The law bars registration of a party if "its goals or activities, explicitly or implicitly ... reject the State of Israel's existence as a Jewish and democratic state."

The attorney general had tried to invoke that law to ban the Arab Balad Party from running in the elections. To do so he used classified Shabak information, noted Aeyal Gross of Tel Aviv University's Law Department. Balad won, however.

Jaafar Farah, director of an Israeli-Arab advocacy center, Mossawa, told United Press International that Diskin's letter revealed nothing new. Farah said he was sure the Shabak has all along kept tabs on Israeli Arabs.

Diskin's letter was, actually, an open message to the Arab society that, "There are limits to how free you can be to change the situation in this democratic state." It demonstrated "democracy's limits," Farah added.

At the headquarters of the Adalah Legal Center for Arab Minority Rights in Israel, General Director Hassan Jabareen said the attorney general has given the Shabak a green light to pursue Arab citizens, even if what they are doing is completely unrelated to the "security of the state."

Jabareen told UPI Adalah will seek to amend the law that gives the Shabak the right to "preserve the state's character" or at least have Mazuz restrict the security service.
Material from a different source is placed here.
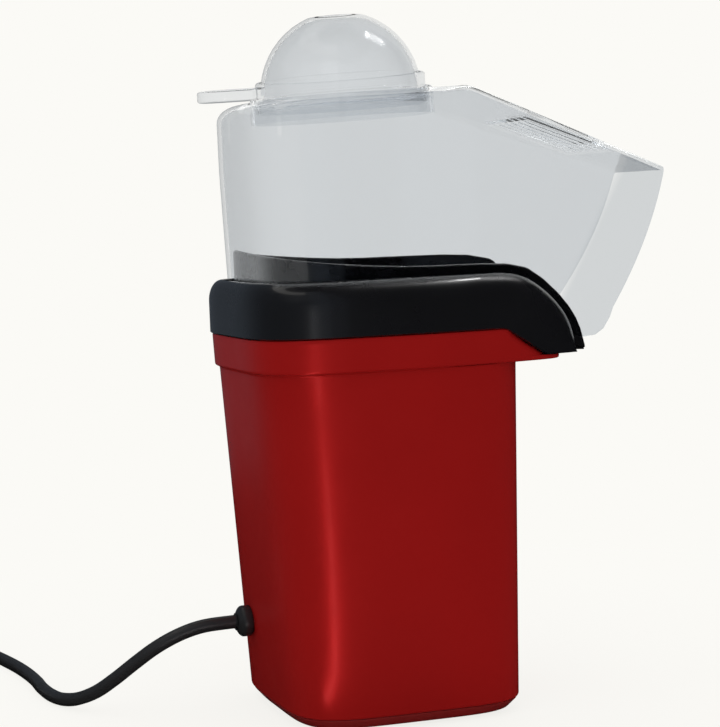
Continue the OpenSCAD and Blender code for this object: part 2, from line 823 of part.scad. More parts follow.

In the meantime he was is waiting for a study of how the United States, Canada and European countries cope with the legalities involving their secret services.

The issue has sparked a debate also among Jews. "A democracy must defend itself against those who want to change the state's character through the use of violence and treason," Likud Knesset Member Michael Eitan reportedly said.

When the Shabak gets word of clandestine activity and has "strong reasons to suspect they (the people involved) are planning illegal activity, what should it do? Sit with its hands folded and wait?" asked Nitzan. "Experience shows that not all people use only words," he argued.

The Shabak should protect state security, the regime and its institutions agreed Democracy Institute Professor Mordechai Kremnitzer, but what does all this have to do with "the state's Jewishness?"

Diskin's letter opened the door to misusing the Shabak's authorities especially since the political echelon, the Knesset and the courts do not control it effectively, he added.

"Shabak with an ideological pretense could become an Inquisition and its leader ... Torquemada," warned Haaretz commentator Amir Oren. Tomas de Torquemada had been the Spanish chief inquisitor.